◆ちゃんとしゃべれ!治納由気(はるなゆき)◆

変な日本語、敬語もどき、崩れていく日本語、そして、正しい日本語とハムスター。

「監督さんが丁寧に教えていただいて」って?

2007-05-10 10:38:43 | めちゃくちゃな敬語
                 だれだよ!?
 このセリフの主語はだれでしょうか。「監督さんが」ですから、監督ですね。では、監督はだれから何を教わったのでしょうか。実をいうと、これは、ある若い女優が「初めての役で、監督さんが丁寧に教えていただいて・・・」と言っていたわけで、そう、お分かりですね、監督が教わったのではなく、この女優にいろいろ教えたのです。今、10人中9人がこういう言い方をしますが、いつまでもこれでいいのでしょうか。そもそも助詞を間違えているのですが、尊敬語と謙譲語をきちんと区別していないので助詞の間違いに気づくことができないわけです。「教えていただいて」は尊敬語ですか、それとも謙譲語ですか?
 主語を監督にするなら、監督の行為に対して敬意を込めて尊敬語を使い、「監督さんが丁寧に教えてくださって」と言わなければいけません。「教えていただいて」は謙譲語であり、自分の行為をへりくだって言う言葉、つまり、自分が主語でないといけないのですから、「初めての役ですから(私からお願いして)監督さんにいろいろ教えていただいて」となります。
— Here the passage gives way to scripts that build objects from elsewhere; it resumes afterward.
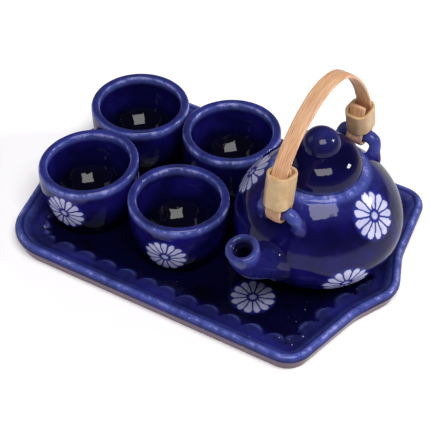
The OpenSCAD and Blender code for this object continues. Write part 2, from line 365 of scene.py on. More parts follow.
def daisy_brush() -> bpy.types.NodeTree:
    """Node group that paints one daisy seen flat on the plane it touches.

    With (r, a) the polar place in petal lengths, a petal is where the distance from the line
    between two petals, (1 - f) pi r / petals, is more than a brush gap, and r lies between
    the ring and 1 - 0.26 f^2.6. Here f runs from 0 on a petal's middle line to 1 between two.

    Returns:
        The group, with outputs Petals (the white) and Wash (the pale blue round it).
    """
    tree = bpy.data.node_groups.new("daisy_brush", "ShaderNodeTree")
    face = tree.interface
    for name in ("Point", "Middle", "Across", "Up", "Facing"):
        face.new_socket(name, in_out="INPUT", socket_type="NodeSocketVector")
    for name in ("Radius", "Count", "Turn", "Strength"):
        face.new_socket(name, in_out="INPUT", socket_type="NodeSocketFloat")
    for name in ("Petals", "Wash"):
        face.new_socket(name, in_out="OUTPUT", socket_type="NodeSocketFloat")
    b = NodeBench(tree)
    given = b.add("NodeGroupInput").outputs
    offset = b.vector("SUBTRACT", given["Point"], given["Middle"]).outputs[0]
    u, v, w = (
        b.math("DIVIDE", b.vector("DOT_PRODUCT", offset, given[axis]).outputs["Value"],
               given["Radius"])
        for axis in ("Across", "Up", "Facing")
    )
    shake = b.noise(offset, 900, 1)
    wash_noise = b.noise(offset, 420, 3, 0.6)
    far = b.math("SQRT", b.math("ADD", b.math("MULTIPLY", u, u), b.math("MULTIPLY", v, v)))
    r = b.math("ADD", far, b.span(shake, -0.05, 0.05))
    share = b.math("MULTIPLY", b.math("DIVIDE", b.math("ARCTAN2", v, u), 2 * math.pi),
                   given["Count"])
    share = b.math("ADD", share, b.math("ADD", given["Turn"], b.span(wash_noise, -0.3, 0.3)))
    f = b.math("MULTIPLY", b.math("ABSOLUTE", b.math("SUBTRACT", b.math("FRACT", share), 0.5)),
               2.0)
    arc = b.math("DIVIDE", b.math("MULTIPLY", b.math("SUBTRACT", 1.0, f),
                                  b.math("MULTIPLY", r, math.pi)), given["Count"])
    between = b.ease(arc, 0.016, 0.062)
    tip = b.math("SUBTRACT", 1.0, b.math("MULTIPLY", b.math("POWER", f, 2.6), 0.26))
    inside = b.ease(b.math("SUBTRACT", tip, r), -0.02, 0.06)
    outside_ring = b.ease(r, 0.26, 0.33)
    eye = b.math("SUBTRACT", 1.0, b.ease(r, 0.11, 0.19))
    white = b.math("MULTIPLY", b.math("MULTIPLY", between, inside), outside_ring)
    white = b.math("ADD", white, b.math("MULTIPLY", eye, 0.85))
    near_side = b.ease(w, -0.36, -0.3)
    worn = b.math("MULTIPLY", b.span(wash_noise, 0.45, 1.45), given["Strength"])
    white = b.math("MULTIPLY", b.math("MULTIPLY", white, worn), near_side, clamp=True)
    halo = b.math("SUBTRACT", 1.0, b.ease(r, 0.9, 1.14))
    halo = b.math("MULTIPLY", b.math("MULTIPLY", halo, near_side), given["Strength"])
    out = b.add("NodeGroupOutput")
    b.feed(out.inputs["Petals"], white)
    b.feed(out.inputs["Wash"], halo)
    return tree


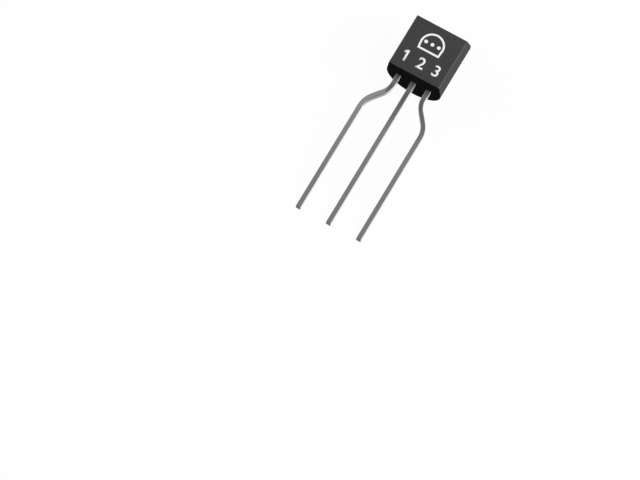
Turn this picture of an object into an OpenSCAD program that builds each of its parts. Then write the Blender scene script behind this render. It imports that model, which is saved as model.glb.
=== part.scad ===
// TO-92 transistor with its outer leads formed to a wider pitch, lying on its round back.
// Lengths are in millimetres and angles in degrees.
//
// Each piece is drawn in the frame of the standing device: x runs across the flat face,
// y runs back from the flat face, and z runs up from the face that the leads leave.
// lie_down() then turns and lowers every piece in the same way, so that the leads' tips and
// the edge of the round back rest on the plane z = 0, with the flat face up.

/* [Body] */
// Width across the round back
body_w = 4.55; // [4.4:0.05:4.8]
// Depth from the flat face to the round back
body_d = 3.8; // [3.5:0.05:4.2]
// Width of the flat face
flat_w = 4.26; // [3.8:0.02:4.4]
// Height of the flat face
flat_h = 4.28; // [3.9:0.02:4.6]
// Height of the round back
back_h = 4.58; // [4.3:0.02:4.8]
// Depth over which the top slopes up from the flat face to the height of the back
top_run = 1.3; // [0.8:0.05:1.4]
// Rounding of the two upright edges of the flat face
edge_r = 0.12; // [0.04:0.02:0.3]
// Diameter of the ejector pin's mark in the round back
mark_d = 1.5; // [0.8:0.1:2]
// Depth of the ejector pin's mark
mark_depth = 0.2; // [0.1:0.02:0.3]
// Height of the mark's centre above the lead side
mark_z = 2.3; // [1.4:0.1:3.2]

/* [Leads] */
// Width of a lead, across the row of leads
lead_w = 0.36; // [0.3:0.02:0.5]
// Thickness of the sheet that the leads are stamped from
lead_t = 0.46; // [0.36:0.02:0.5]
// Depth of the leads' middle plane behind the flat face
lead_y = 1.71; // [1.5:0.02:1.9]
// Length of the leads below the body
lead_len = 12.7; // [8:0.1:16]
// Pitch of the leads where they leave the body
exit_pitch = 1.27; // [1.15:0.01:1.4]
// Pitch of the leads at their tips
formed_pitch = 2.54; // [2.3:0.02:3]
// Straight length of an outer lead before its first bend
exit_run = 0.8; // [0.3:0.02:1.5]
// Radius of the bend outwards, at the middle of the lead
bend_out_r = 1.5; // [0.8:0.05:1.9]
// Radius of the bend back to straight, at the middle of the lead
bend_back_r = 1.8; // [0.8:0.05:2.2]
// Angle that an outer lead spreads at
spread_angle = 38; // [30:1:48]

/* [Lead frame inside the body] */
// Width of a lead's stem inside the body
stem_w = 0.5; // [0.4:0.02:0.7]
// Depth of the step where a lead widens to its stem
stem_z = 0.3; // [0.2:0.02:0.6]
// Width of a bond post
post_w = 0.8; // [0.6:0.02:0.9]
// Height of a bond post
post_h = 0.5; // [0.3:0.02:0.7]
// Height of the base lead's bond post above the lead side
base_post_z = 1.1; // [0.8:0.05:1.3]
// Gap that the stamping tool leaves between neighbours
stamp_gap = 0.3; // [0.2:0.02:0.4]
// Height of the chip pad
pad_h = 1.4; // [1.1:0.05:1.6]
// Rounding of the posts' and the pad's corners
stamp_r = 0.08; // [0.04:0.01:0.12]

/* [Chip and wires] */
// Side of the chip
chip_side = 0.42; // [0.35:0.01:0.6]
// Thickness of the chip
chip_t = 0.18; // [0.12:0.01:0.25]
// Thickness of the solder under the chip
solder_t = 0.03; // [0.02:0.005:0.05]
// Width of the solder that shows around the chip
solder_rim = 0.04; // [0.02:0.01:0.1]
// Distance of each wire's ball from the chip's centre
ball_offset = 0.11; // [0.09:0.01:0.14]
// Diameter of the ball that joins a wire to the chip
ball_d = 0.1; // [0.08:0.01:0.12]
// Height of the ball
ball_h = 0.03; // [0.02:0.005:0.05]
// Diameter of a bond wire
wire_d = 0.04; // [0.03:0.005:0.05]
// Length of wire that stands up from the ball before it bends
wire_rise = 0.12; // [0.05:0.01:0.2]
// Radius that the wire bends over with
wire_bend_r = 0.12; // [0.08:0.01:0.2]
// Diameter of the flattened foot that joins a wire to its post
foot_d = 0.1; // [0.06:0.01:0.14]
// Length of wire that the foot is flattened from
foot_run = 0.09; // [0.06:0.01:0.12]

/* [Hidden] */
$fn = 64;

// Colours
epoxy_colour = [0.17, 0.17, 0.175];
lead_colour = [0.62, 0.62, 0.61];
silicon_colour = [0.36, 0.38, 0.42];
solder_colour = [0.72, 0.72, 0.7];
gold_colour = [0.86, 0.68, 0.3];

// Facets in a small rounding, in one bend of a lead, and along and around a bond wire
round_steps = 6;
lead_bend_steps = 12;
wire_bend_steps = 5;
wire_sides = 8;

// Plan of the body. A side runs from the flat face's corner to the widest place.
back_r = body_w / 2;
back_y = body_d - back_r;
flat_half = flat_w / 2;
side_angle = atan2(back_y, back_r - flat_half);
// The rounding touches the flat face this far from their corner.
edge_run = edge_r / tan((180 - side_angle) / 2);

// Leads
lead_front = lead_y - lead_t / 2;
lead_back = lead_y + lead_t / 2;
spread = formed_pitch - exit_pitch;
// The narrow strip ends inside the wider stem
strip_top = 2 * stem_z;
// Length of the slanting stretch, and depth below the body where the lead is upright again
both_radii = bend_out_r + bend_back_r;
slant_run = (spread - both_radii * (1 - cos(spread_angle))) / sin(spread_angle);
tip_start = exit_run + both_radii * sin(spread_angle) + slant_run * cos(spread_angle);

// Lead frame inside the body
pad_z = base_post_z + post_h + stamp_gap;
pad_left = -exit_pitch + post_w / 2 + stamp_gap;
pad_right = exit_pitch + stem_w / 2;
chip_z = pad_z + pad_h / 2;
base_foot_z = base_post_z + post_h / 2;

// Lying position
rest_angle = atan2(body_d - lead_back, lead_len);
rest_z = body_d * cos(rest_angle);
y_at_tips = lead_front * sin(rest_angle) - lead_len * cos(rest_angle);
y_at_top = body_d * sin(rest_angle) + back_h * cos(rest_angle);
rest_y = -(y_at_tips + y_at_top) / 2;

// Turns the standing device so that it rests on its leads' tips and the edge of its back,
// with the origin below the middle of its box.
module lie_down() {
    translate([0, rest_y, rest_z])
        rotate([-90 + rest_angle, 0, 0])
            children();
}

// Points along an arc, from angle a to angle b
function arc_points(centre, radius, a, b, steps) = [
    for (i = [0:steps])
        let (angle = a + (b - a) * i / steps)
            centre + radius * [cos(angle), sin(angle)]
];

// Outline of the body, seen from above: a flat front, two drafted sides and a round back
module body_plan() {
    corner = flat_half - edge_run;
    intersection() {
        translate([0, back_y])
            circle(r = back_r);
        translate([-back_r, back_y])
            square([body_w, back_r]);
    }
    polygon(concat(
        arc_points([-corner, edge_r], edge_r, 90 + side_angle, 270, round_steps),
        arc_points([corner, edge_r], edge_r, -90, 90 - side_angle, round_steps),
        [[back_r, back_y], [0, back_y + back_r / 2], [-back_r, back_y]]
    ));
}

// What lies above the body's top, in side view: y across and z up. The top slopes up over
// top_run from the flat face, and is level from there to the back.
module above_top(ceiling) {
    slope = (back_h - flat_h) / top_run;
    polygon([
        [-body_d, flat_h - slope * body_d],
        [top_run, back_h],
        [2 * body_d, back_h],
        [2 * body_d, ceiling],
        [-body_d, ceiling]
    ]);
}

// The moulded form before anything is left out of it
module moulded_form() {
    blank_h = flat_h + back_h;
    difference() {
        linear_extrude(height = blank_h)
            body_plan();
        translate([-body_w, 0, 0])
            rotate([90, 0, 90])
                linear_extrude(height = 2 * body_w)
                    above_top(2 * blank_h);
        // mark of the ejector pin
        translate([0, body_d - mark_depth, mark_z])
            rotate([-90, 0, 0])
                cylinder(d = mark_d, h = body_d);
    }
}

// Outline of the right outer lead, from within its stem down to its tip. It leaves the body
// at x = exit_pitch, bends outwards and bends back to run straight down.
function formed_points() =
    let (half_w = lead_w / 2)
    let (bend_out = [exit_pitch + bend_out_r, -exit_run])
    let (bend_back = [formed_pitch - bend_back_r, -tip_start])
    let (turned = 180 + spread_angle)
    concat(
        [[exit_pitch + half_w, strip_top], [exit_pitch - half_w, strip_top]],
        arc_points(bend_out, bend_out_r + half_w, 180, turned, lead_bend_steps),
        arc_points(bend_back, bend_back_r - half_w, spread_angle, 0, lead_bend_steps),
        [[formed_pitch - half_w, -lead_len], [formed_pitch + half_w, -lead_len]],
        arc_points(bend_back, bend_back_r + half_w, 0, spread_angle, lead_bend_steps),
        arc_points(bend_out, bend_out_r - half_w, turned, 180, lead_bend_steps)
    );

// Outline of the outer lead on one side, 1 for the right and -1 for the left. The left one
// takes its points in reverse, so that both outlines turn the same way.
module formed_outline(side) {
    points = formed_points();
    last = len(points) - 1;
    polygon([
        for (i = [0:last])
            let (p = points[side > 0 ? i : last - i])
                [side * p.x, p.y]
    ]);
}

// Rectangle with rounded corners, by its left, lower, right and upper edges
module stamped_plate(left, low, right, high) {
    x0 = left + stamp_r;
    x1 = right - stamp_r;
    y0 = low + stamp_r;
    y1 = high - stamp_r;
    polygon(concat(
        arc_points([x1, y0], stamp_r, -90, 0, round_steps),
        arc_points([x1, y1], stamp_r, 0, 90, round_steps),
        arc_points([x0, y1], stamp_r, 90, 180, round_steps),
        arc_points([x0, y0], stamp_r, 180, 270, round_steps)
    ));
}

// Stem of a lead inside the body, on the line x, up to height z
module stem_outline(x, z) {
    translate([x - stem_w / 2, stem_z])
        square([stem_w, z - stem_z]);
}

// Stem of a lead with a bond post on its end
module post_outline(x, z) {
    stem_outline(x, z + post_h / 2);
    stamped_plate(x - post_w / 2, z, x + post_w / 2, z + post_h);
}

// Gives a flat outline in x and z the thickness of the sheet, in the leads' plane
module stamp() {
    translate([0, lead_back, 0])
        rotate([90, 0, 0])
            linear_extrude(height = lead_t)
                children();
}

module collector_lead() {
    color(lead_colour)
        stamp() {
            formed_outline(1);
            stem_outline(exit_pitch, pad_z + pad_h / 2);
            stamped_plate(pad_left, pad_z, pad_right, pad_z + pad_h);
        }
}

module base_lead() {
    color(lead_colour)
        stamp() {
            translate([-lead_w / 2, -lead_len])
                square([lead_w, lead_len + strip_top]);
            post_outline(0, base_post_z);
        }
}

module emitter_lead() {
    color(lead_colour)
        stamp() {
            formed_outline(-1);
            post_outline(-exit_pitch, chip_z - post_h / 2);
        }
}

// Square plate that lies on the chip pad, with its lower face at the height given
module on_pad(side, height, thickness) {
    translate([0, lead_front - height, chip_z])
        rotate([90, 0, 0])
            translate([-side / 2, -side / 2, 0])
                cube([side, side, thickness]);
}

module chip_solder() {
    color(solder_colour)
        on_pad(chip_side + 2 * solder_rim, 0, solder_t);
}

module transistor_chip() {
    color(silicon_colour)
        on_pad(chip_side, solder_t, chip_t);
}

// Ring of points around a wire, at a point in x and z, where the wire heads along an angle
// from +x towards +z
function wire_ring(at, heading, radius) = [
    for (i = [0:wire_sides - 1])
        let (angle = 360 * i / wire_sides)
        let (out = radius * sin(angle))
            [at.x - out * sin(heading), radius * cos(angle), at.y + out * cos(heading)]
];

// Bond wire over a span. It runs from its ball at x = 0 to its foot at x = span, with the
// lead frame's face at z = 0 and the chip's face above it.
module bond_wire(span) {
    chip_face = solder_t + chip_t;
    ball_top = chip_face + ball_h;
    bend_z = ball_top + wire_rise;
    // the falling stretch is the tangent from the foot to the bend's circle
    reach = norm([span - wire_bend_r, bend_z]);
    fall = atan2(bend_z, span - wire_bend_r) + asin(wire_bend_r / reach);
    wire_end = [span - foot_run * cos(fall), foot_run * sin(fall)];
    rings = concat(
        [
            wire_ring([0, chip_face], 90, ball_d / 2),
            wire_ring([0, ball_top], 90, ball_d / 2),
            wire_ring([0, ball_top], 90, wire_d / 2)
        ],
        [
            for (i = [0:wire_bend_steps])
                let (turn = (90 + fall) * i / wire_bend_steps)
                let (spoke = [-cos(turn), sin(turn)])
                    wire_ring([wire_bend_r, bend_z] + wire_bend_r * spoke, 90 - turn, wire_d / 2)
        ],
        [
            wire_ring(wire_end, -fall, wire_d / 2),
            wire_ring([span, 0], -90, foot_d / 2)
        ]
    );
    last = len(rings) * wire_sides;
    polyhedron(
        points = [for (ring = rings) each ring],
        faces = concat(
            [[for (i = [0:wire_sides - 1]) i]],
            [
                for (start = [0:wire_sides:last - 2 * wire_sides], i = [0:wire_sides - 1])
                    let (next = (i + 1) % wire_sides)
                        [start + i, start + wire_sides + i, start + wire_sides + next, start + next]
            ],
            [[for (i = [1:wire_sides]) last - i]]
        )
    );
}

module base_wire() {
    start_z = chip_z - ball_offset;
    color(gold_colour)
        translate([0, lead_front, start_z])
            rotate([0, 90, 0])
                rotate([90, 0, 0])
                    bond_wire(start_z - base_foot_z);
}

module emitter_wire() {
    color(gold_colour)
        translate([-ball_offset, lead_front, chip_z])
            rotate([0, 180, 0])
                rotate([90, 0, 0])
                    bond_wire(exit_pitch - ball_offset);
}

// The epoxy is moulded around everything that the lead frame carries.
module body() {
    color(epoxy_colour)
        difference() {
            moulded_form();
            collector_lead();
            base_lead();
            emitter_lead();
            chip_solder();
            transistor_chip();
            base_wire();
            emitter_wire();
        }
}

lie_down() body();
lie_down() collector_lead();
lie_down() base_lead();
lie_down() emitter_lead();
lie_down() transistor_chip();
lie_down() chip_solder();
lie_down() base_wire();
lie_down() emitter_wire();
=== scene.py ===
"""Looks of a TO-92 transistor with formed leads, which lies on its round back.

Each piece is drawn as the standing device: x runs across the flat face, y runs back from it,
and z runs up from the face that the leads leave. LIE_DOWN then lays it where its solid lies.
"""

from math import atan2, cos, pi, radians, sin, tan

import bmesh
import bpy
from mathutils import Matrix, Vector


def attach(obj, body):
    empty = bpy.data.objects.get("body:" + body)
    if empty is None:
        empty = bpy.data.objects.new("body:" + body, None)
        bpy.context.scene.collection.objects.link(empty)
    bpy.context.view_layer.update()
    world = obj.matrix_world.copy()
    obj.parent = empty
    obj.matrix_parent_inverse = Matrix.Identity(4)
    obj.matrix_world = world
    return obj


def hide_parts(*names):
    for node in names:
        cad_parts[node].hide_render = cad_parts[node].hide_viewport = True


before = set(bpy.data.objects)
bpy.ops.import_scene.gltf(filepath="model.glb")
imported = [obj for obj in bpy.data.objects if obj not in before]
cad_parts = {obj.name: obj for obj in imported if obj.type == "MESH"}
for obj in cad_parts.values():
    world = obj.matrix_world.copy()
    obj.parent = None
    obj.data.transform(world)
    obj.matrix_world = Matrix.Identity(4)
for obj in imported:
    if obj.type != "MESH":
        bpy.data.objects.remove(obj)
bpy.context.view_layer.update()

MM = 0.001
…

主語、助詞、述語、尊敬語、謙譲語、監督が自ら進んで教えてくれたのか、自分が監督に依頼して教えてもらったのか、そういうことを全く何も区別せず、ただ単に「いただいて」を語尾に付けさえすればいいという話し方ですが、ほとんどの人がこうなのでそれほど目立ちません。でも、これは明らかな間違いですから、まず、このことをしっかり認識していただきたいと思います。
 さて、尊敬語「くださる」と謙譲語「いただく」を比較して、どちらがより敬意の度合いが高いと感じますか。人に何かを依頼するときは、「~いただけませんか」「~いただけますか」「~くださいませんか」「~くださいますか」「~ください」という順番になりますが、依頼したのではなく、その人が自らの意志で何かをしてくれたという場合は「~くださって」と言うのが自然です。この「~くださって」を、昨今はほとんど聞くことがありません。上記の女優のように何でもかんでも「~いただいて」だから聞かれないのか、現実に、頼まなければ何もしてもらえないから、「~くださって」と言いたくても言えないのか、果たしてどちらでしょう? 嫌々やっている人に「~くださって」は確かに嫌味ですけれどね(^^;)。